Modeling code records
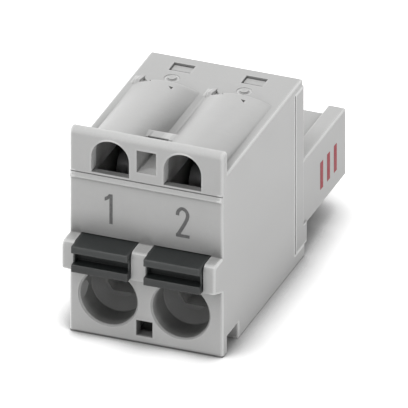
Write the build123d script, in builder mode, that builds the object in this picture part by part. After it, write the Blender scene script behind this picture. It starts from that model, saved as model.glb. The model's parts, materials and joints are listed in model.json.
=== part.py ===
"""Two pole plug connector for a circuit board header, with push-in clamps and release buttons.

All sizes are in millimetres. X runs along the row of poles, Y from the wire side to the
header side and Z up. The origin lies on the underside, in the middle of the whole outline.
A depth is a distance behind the front face, and at() turns it into a Y position.
"""
import math
import os

from build123d import *

os.makedirs("parts", exist_ok=True)

# The row of poles
pitch = 5.08
pole_count = 2
end_margin = 2.86

# Overall outline, as depths behind the front face and heights above the underside
deck_z = 13.36
deck_depth = 14.8
floor_reach = 0.37
bar_rise = 1.79
bar_thick = 0.85
bar_flat = 0.02
side_draft = 0.06
edge_round = 0.15

# Walls and clearances that several features share
slide_gap = 0.05
seat_gap = 0.05
parting_gap = 0.2
floor_thick = 0.91
deck_thick = 0.61
face_wall = 1.1
slot_width = 4.04
sink = 0.3

# Foot under the front, with a low groove behind it that is deeper at both sides
foot_thick = 0.82
groove_depth = 1.8
groove_height = 0.55
notch_width = 1.2
notch_depth = 2.9
notch_height = 1.2
foot_hole = 1.15
foot_hole_z = 1.115
foot_pocket = 1.5

# Ribs beside the buttons
rib_reach = 1.48
rib_drop = 0.07
rib_slope = 0.6
rib_round = 0.45

# Release buttons
button_reach = 2.02
button_bottom_z = 5.51
button_top_z = 7.45
guide_depth = 4.2
groove_bottom_z = 6.08
groove_top_z = 6.9
groove_cut = 0.9
lip_chamfer = 0.07
web_thick = 0.1
web_set_back = 0.4
stop_drop = 0.56
stop_rise = 0.55
stop_room = 0.2
stop_thick = 0.75
nose_reach = 1.75
nose_inset = 0.37
nose_width = 3.0
nose_round = 0.5

# Wire entries, a little to the left of each pole's middle, each with a slot behind it
entry_shift = -0.14
entry_z = 2.93
entry_radius = 2.0
entry_lip = 0.12
entry_straight = 0.8
bore_radius = 1.88
bore_depth = 1.79
dish_radius = 1.1
dish_depth = 2.4
wire_slot_drop = 0.71
wire_slot_sill = 1.38
wire_slot_slant = 0.13
wire_slot_width = 2.14
wire_slot_rise = 1.09

# Test openings in the bar and the domes behind them
arch_width = 2.64
arch_sill_drop = 1.22
arch_top_drop = 0.54
sill_depth = 0.52
channel_step = 0.15
channel_end_width = 2.4
probe_ledge = 0.4
dome_width = 4.52
dome_front_rise = 1.64
dome_rear_rise = 0.45
dome_wall = 0.5
dome_rear_wall = 0.94

# Bead across the front
bead_drop = 1.44
bead_height = 0.45
bead_slope = 0.22
bead_reach = 0.15
bead_groove = 0.08

# Window in the middle of the bar, with a pocket behind it and a tab over the pocket
window_width = 1.36
window_drop = 0.64
window_top_drop = 0.82
pocket_width = 1.56
pocket_sink = 0.12
tab_width = 2.2
tab_front = 2.3
tab_length = 0.9
tab_rise = 0.86
tab_thick = 0.45
tab_wall = 0.2

# Latch windows in the deck, and the latch arms of the carrier that snap into them
latch_width = 1.49
latch_length = 1.09
latch_ledge = 0.9
latch_shift = -0.06
latch_rear_gap = 0.1
latch_sink = 0.14
latch_lead = 0.35
latch_set_back = 2.27
arm_length = 2.2
arm_thick = 0.7
arm_room = 0.6

# Small marks of the mould on the deck
gusset_thick = 0.32
gusset_lead = 0.5
gusset_length = 1.0
gusset_height = 0.2
relief_bite = 0.24
relief_width = 0.9
relief_length = 0.76
relief_depth = 0.18
gate_shift = -0.18
gate_set_back = 1.26
gate_radius = 0.54
gate_sink = 0.04
nub_radius = 0.28
nub_rise = 0.08
dent_shift = 0.33
dent_width = 0.34
dent_length = 0.4
dent_rear_wall = 0.72
dent_sink = 0.25

# Clamp chamber behind the front wall
roof_drop = 1.81

# Header side of the contact carrier
flange_pocket = 1.5
flange_reach = 0.24
lip_reach = 0.55
tail_length = 7.92
tail_bottom_z = 2.1
core_top_z = 6.37
rail_top_z = 7.05
rail_thick = 1.24
tail_inset = 0.1
end_wall = 0.9
socket_width = 3.7
socket_bottom_z = 2.85
socket_top_z = 5.65
pin_hole = 1.35
pin_lead_in = 0.3
tray_depth = 4.8

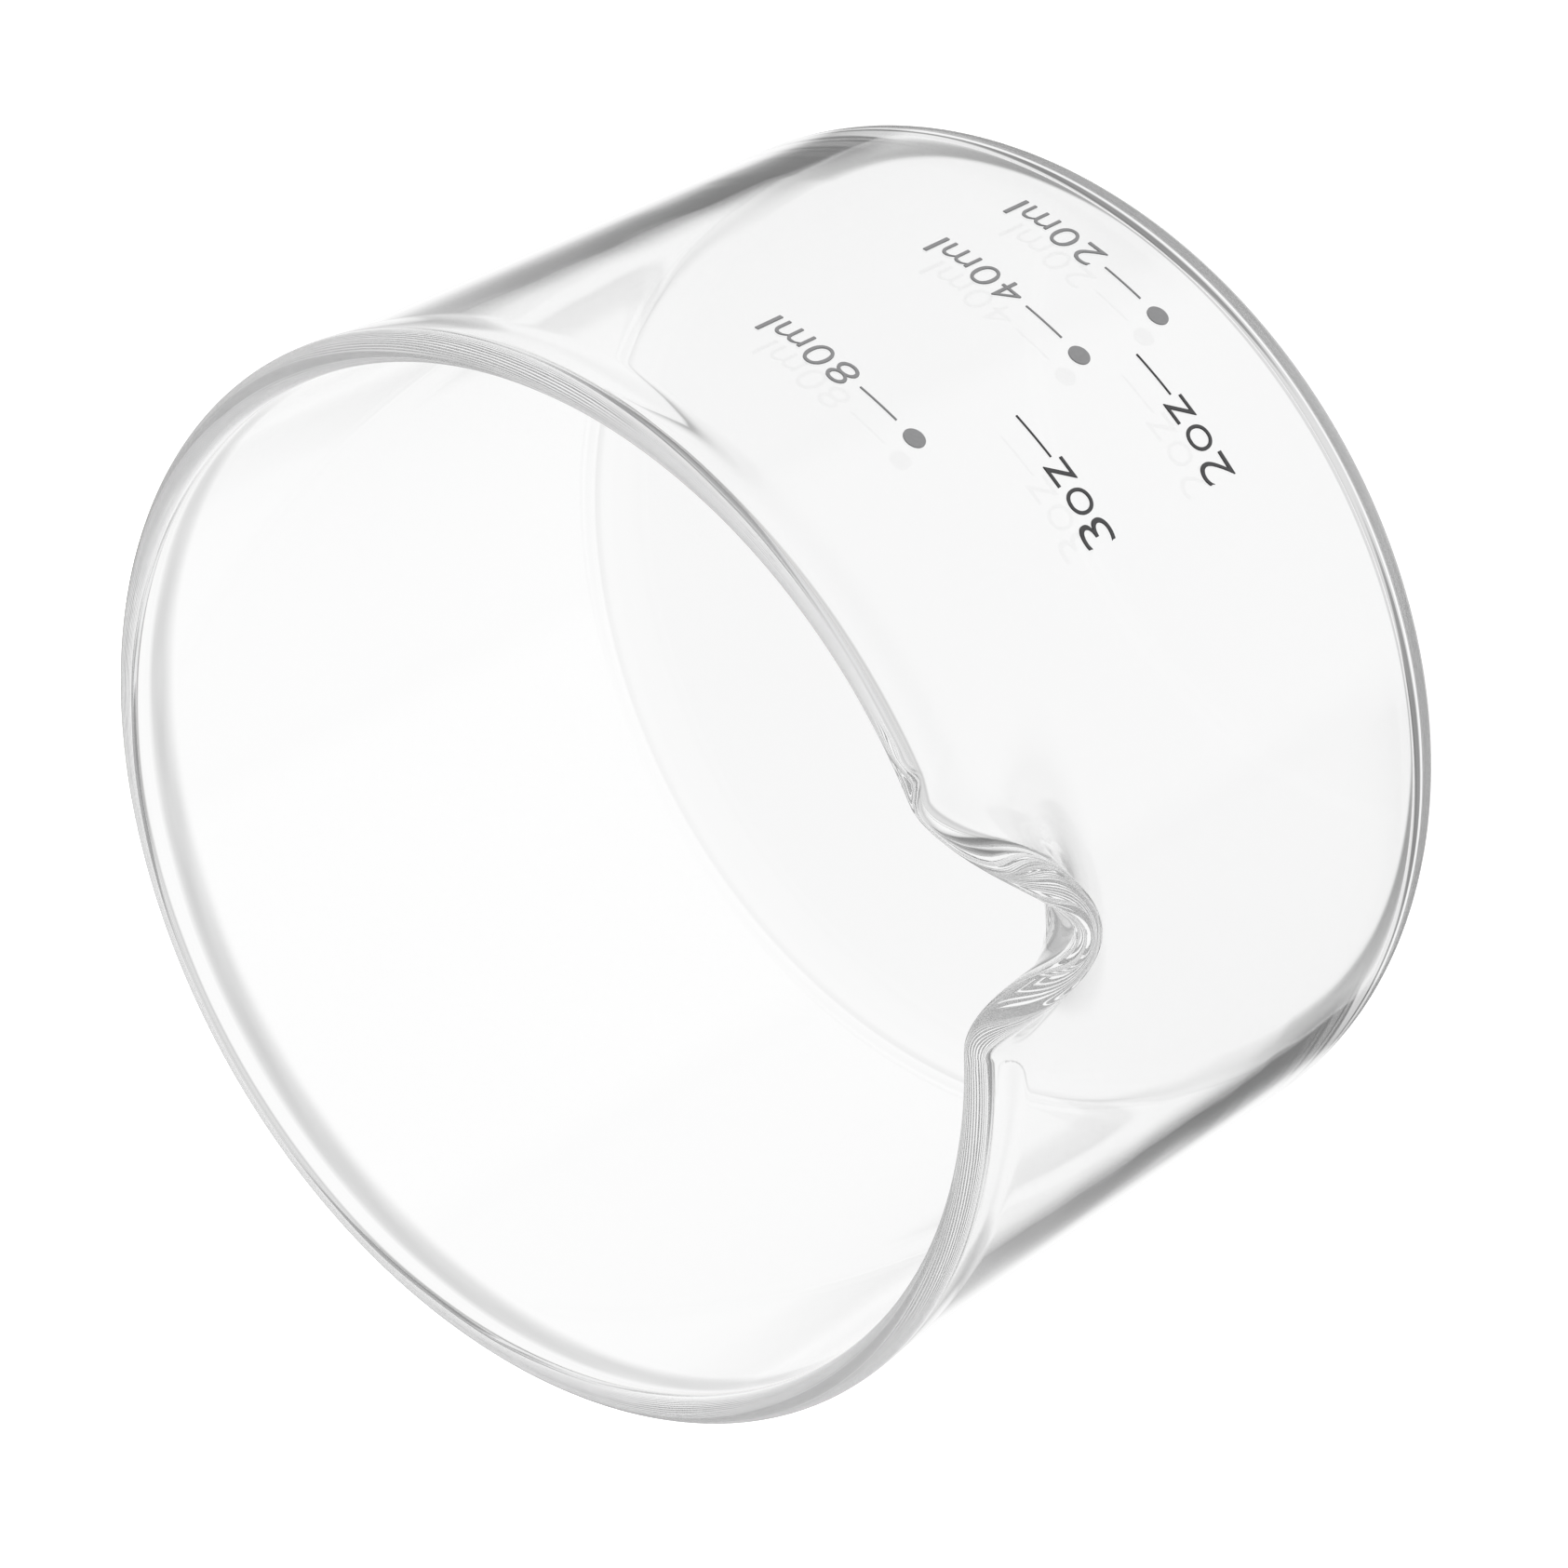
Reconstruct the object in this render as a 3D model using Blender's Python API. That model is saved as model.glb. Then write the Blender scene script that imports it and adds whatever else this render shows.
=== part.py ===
"""A low, flat-based measuring dish of clear borosilicate glass, with one pouring spout.

A millilitre scale and an ounce scale are fired onto the outside of the wall.  Metres, +Z up.
The origin is the centre of the base, the axis of the wall is Z and the spout points along +X.
Angles round the wall are counted from the spout, anticlockwise seen from above.
"""

import math

import bmesh
import bpy
from mathutils import Matrix, Vector

# The glass
WALL_RADIUS = 0.03175
WALL_THICKNESS = 0.0016
FLOOR_THICKNESS = 0.0010
HEIGHT = 0.04235
HEEL_RADIUS = 0.0029
INNER_HEEL_RADIUS = 0.0020

# The fire-polished rim: a full round bead, a little thicker than the wall below it
BEAD_RADIUS = 0.00095
BEAD_STANDOUT = 0.00025
BEAD_RUN = 0.0030

# The spout, drawn out of the rim
SPOUT_REACH = 0.0068
SPOUT_DEPTH = 0.0102
SPOUT_DROP = 0.0014
SPOUT_HALF_WIDTH = 0.0070
SPOUT_ROOT_HALF_WIDTH = 0.0133
SPOUT_FULLNESS = 0.93
# Drawing it out thins the glass at its tip and gathers it in the flanks, as shares of the wall
SPOUT_TIP_THINNING = 0.20
SPOUT_FLANK_GATHER = 0.25

# How finely the glass is divided
SPOUT_SECTOR = math.radians(70)
SPOUT_STEPS = 42
ROUND_STEPS = 58
HEEL_STEPS = 4
WALL_STEPS = 7
BEAD_STEPS = 6

# The fired-on scale
PRINT_THICKNESS = 0.00008
PRINT_GAP = 0.00003
LINE_WIDTH = 0.00017
DOT_DIAMETER = 0.0013
CUBIC_METRES_PER_ML = 1e-6
# The ounce figures stand one ounce above the level that the bowl really holds, in 30 ml ounces.
OUNCE_ROWS = (("2oz", 30), ("3oz", 60))
ML_ROWS = (("20ml", 20), ("40ml", 40), ("80ml", 80))
OUNCE_LINE = (math.radians(35.45), math.radians(40.7))
ML_LINE = (math.radians(45.8), math.radians(50.7))
DOT_ANGLE = math.radians(43.3)
OUNCE_TEXT_ANGLE = math.radians(25.6)
ML_TEXT_ANGLE = math.radians(51.8)
OUNCE_NUMERAL = 0.00234
ML_NUMERAL = 0.00204
# Width and height of a character, as shares of the height of a numeral
NUMERAL_SIZE = (0.64, 1.0)
LETTER_SIZES = {"m": (0.945, 0.71), "l": (0.12, 1.0), "o": (0.67, 0.74), "z": (0.62, 0.70)}
# Room between two characters, and how far the line is above the foot of the text
OUNCE_SPACING, OUNCE_LINE_RISE = 0.155, 0.29
ML_SPACING, ML_LINE_RISE = 0.20, 0.48

# What follows from them
MID_RADIUS = WALL_RADIUS - WALL_THICKNESS / 2
INNER_RADIUS = WALL_RADIUS - WALL_THICKNESS
BEAD_CENTRE_RADIUS = WALL_RADIUS + BEAD_STANDOUT - BEAD_RADIUS
BEAD_CENTRE_HEIGHT = HEIGHT - BEAD_RADIUS
SPOUT_ROOT_HEIGHT = BEAD_CENTRE_HEIGHT - SPOUT_DEPTH


def clear_scene():
    for obj in list(bpy.data.objects):
        bpy.data.objects.remove(obj, do_unlink=True)


def make_material(name, colour, roughness, transmission=0.0, ior=1.5):
    material = bpy.data.materials.new(name)
    material.use_nodes = True
    shader = material.node_tree.nodes["Principled BSDF"]
    shader.inputs["Base Color"].default_value = (*colour, 1.0)
    shader.inputs["Roughness"].default_value = roughness
    shader.inputs["Metallic"].default_value = 0.0
    shader.inputs["Transmission Weight"].default_value = transmission
    shader.inputs["IOR"].default_value = ior
    return material


def share(value, start, end):
    """How far value has gone from start to end, held between 0 and 1."""
    return min(max((value - start) / (end - start), 0.0), 1.0)


def smooth(t):
    return t * t * (3 - 2 * t)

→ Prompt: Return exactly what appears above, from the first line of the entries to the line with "and release buttons.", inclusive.

→ Solution:
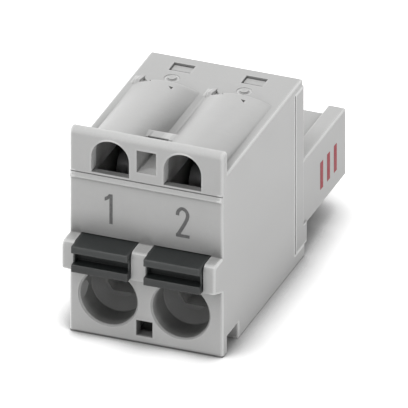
Write the build123d script, in builder mode, that builds the object in this picture part by part. After it, write the Blender scene script behind this picture. It starts from that model, saved as model.glb. The model's parts, materials and joints are listed in model.json.
=== part.py ===
"""Two pole plug connector for a circuit board header, with push-in clamps and release buttons.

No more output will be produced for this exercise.